Et donc pour que le film puisse mobiliser cette grille de lecture, il aurait fallu que la sorcière n’existe pas, mais que toute cette violence qui se déchaine contre Thomasin soit simplement l’effet de la recherche de bouc émissaire face à une situation de merde— et en effet, cette famille anglaise se retrouve isolée dans une nature qu’elle ne connait pas, y’avait de fortes chances que ça se finisse mal.

Le personnage du père est en effet intéressant, on sent que le film s’est intéressé aux contradictions qui le traversent. On comprend qu’il s’est fait chasser du village pour avoir tenu tête à d’autres hommes— sans doute plus vénérables. Bref, c’est un combat de coqs. Le film s’ouvre sur des déclarations grandiloquentes de sa part face au tribunal qui l’exclut. On comprend qu’il aurait pu lâcher l’affaire et accepter d’être humilié, et qu’il serait resté au village. Au lieu de ça il leur tient tête et est chassé- avec toute sa famille qui n’a rien demandé.
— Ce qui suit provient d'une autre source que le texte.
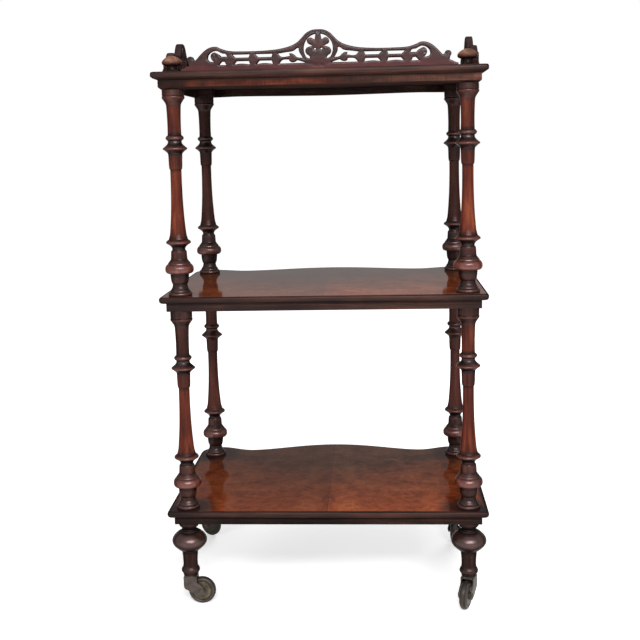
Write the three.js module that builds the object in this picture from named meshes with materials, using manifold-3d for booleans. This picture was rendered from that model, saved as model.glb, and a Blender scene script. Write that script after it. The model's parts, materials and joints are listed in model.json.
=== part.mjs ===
// Victorian walnut three-tier whatnot (etagere) on brass swivel casters.
// Millimetres, +Z up, floor at z = 0. The straight side with the fretwork gallery faces -Y
// and the serpentine side faces +Y.
import * as THREE from 'three';
import { mergeVertices } from 'three/addons/utils/BufferGeometryUtils.js';
import Module from 'manifold-3d';

const wasm = await Module();
wasm.setup();

// Stand: the four post lines and the three levels
const postSpacingX = 538;
const postSpacingY = 342;
const bottomTierHeight = 194;
const tierPitch = 413;

// Clearances
const fitGap = 0.3;
const runningGap = 0.8;
const cutOverrun = 5;

// Plan of a tier, measured outwards from the post lines
const sideOverhang = 36;
const nearOverhang = 32;
const dipOverhang = 34;
const lobeOverhang = 57;
const bowOverhang = 76;
const lobeRadius = 42;
const nearCornerRadius = 6;
const dipFromCentre = 190;
const bowFullnessShare = 0.85;

// Boards and the rails below them
const boardThickness = 12;
const boardNoseReach = 4.5;
const topBoardThickness = 14.5;
const topBoardNoseReach = 11;
const apronInset = 12;
const apronHeight = 15;
const friezeHeight = 17.5;
const friezeChamferHeight = 4.5;
const friezeChamferDepth = 5.5;
const railThickness = 14;
const cornerBlockHalf = 21.5;

// Turned pieces
const postBulbRadius = 26.5;
const footBulbRadius = 33.5;
const finialRadius = 18.5;
const finialHeight = 29.5;
const spigotRadius = 8;
const spigotReach = 20;
const blindSpigotReach = 8;
const finialPinRadius = 4;
const finialPinReach = 12;
const housingDepth = 1;
const turnedSides = 10;

// Fretwork galleries
const galleryThickness = 13;
const galleryGrooveDepth = 3;
const galleryEndGap = 3.5;
const backCrestHeight = 70;
const sideCrestHeight = 68;
const sideGalleryOutset = 17.5;

// Casters
const wheelRadius = 26.5;
const wheelHeadroom = 1;
const wheelHalfWidth = 8.6;
const wheelHubProud = 1.4;
const wheelHubRadius = 7;
const wheelSides = 16;
const trail = 21.5;
const cheekThickness = 2.2;
const forkHalfLength = 13;
const forkPlateThickness = 2.4;
const axleBossRadius = 7.5;
const axleRadius = 3.2;
const axleHeadRadius = 5;
const axleHeadHeight = 1.6;
const topPlateRadius = 14;
const topPlateThickness = 1.8;
const screwRadius = 4;
const screwLength = 28;
const rivetHeadRadius = 6.5;
const rivetHeadHeight = 2;
const pinSides = 8;

// Heights and places worked out from the sizes above
const tierTops = [bottomTierHeight, bottomTierHeight + tierPitch, bottomTierHeight + 2 * tierPitch];
const topTier = tierTops.length - 1;
const halfX = postSpacingX / 2;
const halfY = postSpacingY / 2;
const holeRadius = spigotRadius + fitGap;
const underLowerTiers = boardThickness + apronHeight;
const underTopTier = topBoardThickness + friezeHeight;
const turningLength = tierPitch - underLowerTiers;
const wheelHubHalfWidth = wheelHalfWidth + wheelHubProud;
const forkPlateUnder = 2 * wheelRadius + wheelHeadroom;
const forkTop = forkPlateUnder + forkPlateThickness;
const topPlateUnder = forkTop + fitGap;
const casterTop = topPlateUnder + topPlateThickness;
const postLines = {
  near_left: [-halfX, -halfY],
  near_right: [halfX, -halfY],
  far_left: [-halfX, halfY],
  far_right: [halfX, halfY],
};

function finish(color, roughness, metalness = 0) {
  return new THREE.MeshStandardMaterial({ color, roughness, metalness });
}

const stand = new THREE.Group();

function addPiece(name, geometry, material, parent = stand) {
  const mesh = new THREE.Mesh(geometry, material);
  mesh.name = name;
  parent.add(mesh);
  return mesh;
}

// Solids: joining and cutting closed meshes
function toSolid(geometry) {
  const bare = geometry.clone();
  bare.deleteAttribute('normal');
  bare.deleteAttribute('uv');
  const merged = mergeVertices(bare);
  const vertProperties = new Float32Array(merged.attributes.position.array);
  const triVerts = new Uint32Array(merged.index.array);
  return new wasm.Manifold(new wasm.Mesh({ numProp: 3, vertProperties, triVerts }));
}

function toGeometry(solid) {
  const mesh = solid.getMesh();
  const geometry = new THREE.BufferGeometry();
  geometry.setAttribute('position', new THREE.BufferAttribute(mesh.vertProperties, 3));
  geometry.setIndex(new THREE.BufferAttribute(mesh.triVerts, 1));
  geometry.computeVertexNormals();
  return geometry;
}

function join(pieces) {
  return toGeometry(pieces.map(toSolid).reduce((whole, piece) => whole.add(piece)));
}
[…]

A un moment du film, face à la série de catastrophes qui leur tombe dessus, le père se met a prier en s’accusant d’avoir péché par vanité (je crois). Il semble réaliser que c’était irréfléchi et dangereux de sa part de tenir tête face aux chefs du village, et d’attirer sa compagne et ses enfants dans une situation qu’il ne maitrise pas.

Il me semble qu’il peut représenter la croyance virile/colonialiste européenne en la domination de la nature par la civilisation. Ce serait donc sa fierté virile, sa certitude d’être un représentant de la civilisation conquérante européenne, qui entraîne la perte de la famille.

Par contraste la menace (sorcière) est associée à une “nature” féminine (en opposition à la force civilisatrice masculine) qui cherche à engloutir la famille. Et le corps de Thomasin (ni enfant ni épouse, c’est une femme dont la place sociale est en flottement, donc dangereuse) la rattache, du point de vue des autres, à cette “force de la nature”, puissante et potentiellement opposée à une société qui tente de la soumettre.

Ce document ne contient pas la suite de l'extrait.